‘天鈿女命の石像’(宮崎県高千穂)
一年前、神々のふるさと 宮崎を旅行し、あらためて日本の神話と向き合った。
古事記にでてくる神々の話は小さい頃おおまかにはインプットされたから、
趣味で美術鑑賞を楽しむようになって日本画家の描く歴史画にお目のかかった
ときは‘かぐや姫’などと同じくらい作品にすっと入っていけた。
その最たるものが天の岩戸に隠れられた天照大神を誘い出すために得意の踊り
を披露した天のうづめの命を描いた絵。
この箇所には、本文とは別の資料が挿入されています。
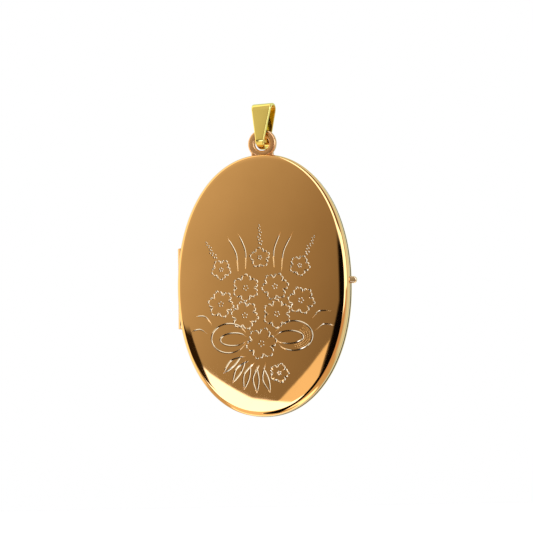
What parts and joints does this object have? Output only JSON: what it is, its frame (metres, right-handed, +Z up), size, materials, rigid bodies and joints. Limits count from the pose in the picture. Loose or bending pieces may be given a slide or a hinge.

すぐ思い浮かぶのが出光美にあるもの。
描いたのは小杉放菴(1881~1964)でうづめの命のモデルはブギの
女王・笠置しづ子(知っている人は知っている)。両手を広げて解放感に溢れ
た踊りのパワーが天照大神の心を強く刺激したのか、岩戸をちょっと開けてし
まった。
このとき、身を潜めていた手の力の強さでは誰にも負けない筋肉マンの天手力雄命(あめのたぢからおのみこと)が一気に戸を開けた。二人の連係プレーにより天照大神(あまてらすおおみかみ)は岩屋からお出になり、天と地に日が戻った。前田青邨(1885~1977)のうづめの命は漫画チックで動きの激しさは笠置しづ子に負けていない。そして、富岡鉄斎(1836~1924)の‘天窟神楽図’はほかの神々もいれた群像画なっており、皆の必死さが直に伝わってくる。
安田靫彦(1884~1978)の‘天之八衢’(あめのやちまた)は天照大神が孫のににぎの尊(みこと)を高天原に降臨させる際、その先発隊として指名されたうづめの命が後の夫となる猿田彦神と出会う場面が描かれている。緊張する猿田彦神に対して、うづめの命の威厳のある姿が強く印象に残る。高千穂の町に飾ってあったうづめの命の石像のインパクトが半端でない。太めの笠置しづ子のイメージがすぐ重なった。